Em 1938, o premiê britânico Neville Chamberlain voou até Munique, na Alemanha, para se encontrar com Adolf Hitler, em nome da paz. Em nome da paz, ignorou as informações secretas que recebeu sobre a verdadeira natureza do Führer alemão. Em nome da paz, entregou uma parte da Tchecoslováquia, sem pedir opinião aos tchecoslovacos. Em nome da paz, prescindiu da honra. Acabou por ficar —como viria a dizer Winston Churchill, seu sucessor— com a desonra e com a guerra.
Em 2007, na Conferência de Segurança de Munique, Vladimir Putin proferiu um rancoroso discurso contra a ordem internacional herdada do pós-guerra e da queda do muro. Os presentes escolheram ignorar aquilo que os seus ouvidos ouviram e que os seus olhos viram, suplantado pela vontade de acreditar que a história tinha mesmo acabado ou, talvez mais ainda, pelo interesse em fechar negócios vantajosos com Putin.
No ano seguinte, Putin mandou invadir a Geórgia, e o mundo achou que era uma exceção. Seis anos depois dessa invasão, Putin anexou a Crimeia. Mais seis anos decorridos, Putin tentou engolir a Ucrânia inteira e chegar a Kiev em três dias.
Eu sei, eu bem sei, que não faltam pretextos e tentativas de justificação para o que Putin fez. Mas que pensaria o leitor se quem quer que fosse invadisse a Amazônia, sob qualquer pretexto, com qualquer justificativa, qualquer que fosse?
A história poderá vir a dizer muita coisa, mas não dirá certamente que foi a Ucrânia que invadiu a Rússia.

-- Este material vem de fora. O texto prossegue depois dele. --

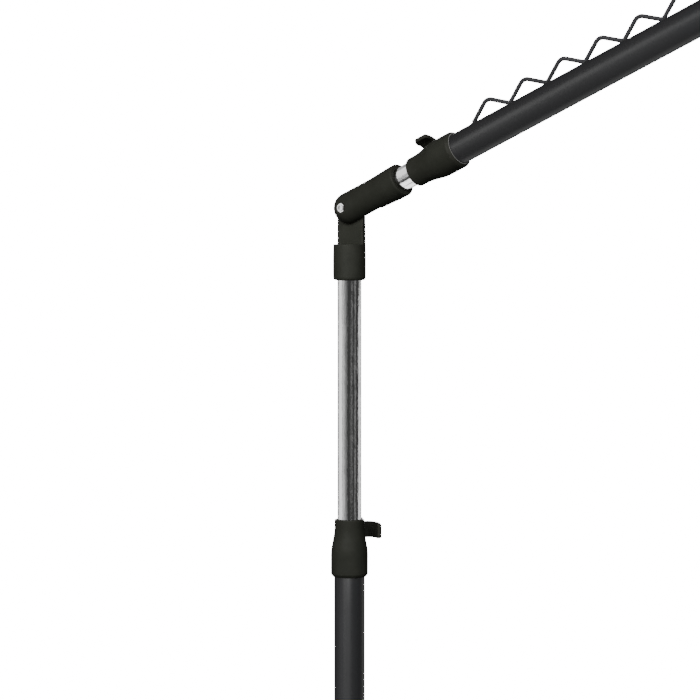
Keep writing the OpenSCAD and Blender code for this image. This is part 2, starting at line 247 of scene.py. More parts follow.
# ---------------------------------------------------------------- materials
class Nodes:
    def __init__(self, name):
        self.mat = bpy.data.materials.new(name)
        self.mat.use_nodes = True
        self.t = self.mat.node_tree
        self.b = self.t.nodes["Principled BSDF"]
        self.tc = self.t.nodes.new("ShaderNodeTexCoord")

    def new(self, kind, **kw):
        n = self.t.nodes.new(kind)
        for k, v in kw.items():
            if k in n.inputs:
                n.inputs[k].default_value = v
            else:
                setattr(n, k, v)
        return n

    def link(self, a, b):
        self.t.links.new(a, b)

    def coords(self, scale=(1, 1, 1)):
        m = self.new("ShaderNodeMapping")
        m.inputs["Scale"].default_value = scale
        self.link(self.tc.outputs["Object"], m.inputs["Vector"])
        return m.outputs["Vector"]

    def noise(self, scale, detail=3, rough=0.55, stretch=(1, 1, 1), distort=0.0):
        n = self.new("ShaderNodeTexNoise")
        n.inputs["Scale"].default_value = scale
        n.inputs["Detail"].default_value = detail
        n.inputs["Roughness"].default_value = rough
        n.inputs["Distortion"].default_value = distort
        self.link(self.coords(stretch), n.inputs["Vector"])
        return n.outputs["Fac"]

    def ramp(self, fac, stops):
        r = self.new("ShaderNodeValToRGB")
        e = r.color_ramp.elements
        while len(e) < len(stops):
            e.new(0.5)
        for k, (p, c) in enumerate(stops):
            e[k].position = p
            e[k].color = (c, c, c, 1) if isinstance(c, (int, float)) else (*c, 1)
        self.link(fac, r.inputs["Fac"])
        return r.outputs["Color"]

    def remap(self, fac, a, b, lo, hi):
        m = self.new("ShaderNodeMapRange")
        m.inputs["From Min"].default_value = a; m.inputs["From Max"].default_value = b
        m.inputs["To Min"].default_value = lo; m.inputs["To Max"].default_value = hi
        self.link(fac, m.inputs["Value"])
        return m.outputs["Result"]

    def mixc(self, fac, a, b):
        m = self.new("ShaderNodeMix")
        m.data_type = "RGBA"
        for sock, v in ((m.inputs["A"], a), (m.inputs["B"], b)):
            pass
        ia, ib = m.inputs[6], m.inputs[7]
        for sock, v in ((ia, a), (ib, b)):
            if isinstance(v, tuple):
                sock.default_value = (*v, 1)
            else:
                self.link(v, sock)
        self.link(fac, m.inputs[0])
        return m.outputs[2]

    def bump(self, height, strength, distance, prev=None):
        b = self.new("ShaderNodeBump")
        b.inputs["Strength"].default_value = strength
        b.inputs["Distance"].default_value = distance
        self.link(height, b.inputs["Height"])
        if prev is not None:
            self.link(prev, b.inputs["Normal"])
        return b.outputs["Normal"]

    def out(self, color=None, rough=None, normal=None):
        if color is not None:
            self.link(color, self.b.inputs["Base Color"])
        if rough is not None:
            self.link(rough, self.b.inputs["Roughness"])
        if normal is not None:
            self.link(normal, self.b.inputs["Normal"])
        return self.mat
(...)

E de novo em Munique, há poucos dias, ficou claro que o plano de Donald Trump para a Ucrânia é entregar —em nome dos ucranianos, mas sem a participação deles— tudo aquilo que Putin tiver conseguido conquistar. E ainda exigir, por cima, que os ucranianos paguem US$ 500 bilhões pelo favor, deixem os Estados Unidos ficarem com metade dos seus minérios raros, mais uma parte da atividade portuária e agrícola do país, pelo menos. Em termos proporcionais, são condições mais duras do que as que foram impostas à Alemanha por ter sido considerada culpada pela Primeira Guerra Mundial.
Para juntar a injúria ao insulto, o vice-presidente americano, J. D. Vance decidiu deixar claro todo o seu desamor pela União Europeia, culpada de nem sequer cogitar em regular as redes sociais americanas, e terminou apoiando o partido extremista AfD a poucos dias das eleições na Alemanha.
Este estado de coisas, de tão indigno, é salutar em pelo menos uma coisa: só engana a si mesmo quem quiser. Para quem quiser enfrentar a realidade, o cenário é bastante claro: a União Europeia e os EUA já não são aliados, a Otan é uma construção meramente teórica, e os europeus terão de recuperar a velha ideia —derrotada em 1954 no Parlamento francês— de construir a sua própria Comunidade Europeia de Defesa.
É bom que o façam rápido, porque a contagem decrescente para a próxima guerra na Europa começa no dia em que Putin não estiver atolado na Ucrânia. Ainda parece incrível, mas é assim a história do meu continente.
Como dizia Rick a Ilsa, em "Casablanca", sonhando com os tempos bons de antes da guerra, "teremos sempre Paris" —para a paixão. Mas para a traição à Europa e seus ideais, nada como Munique.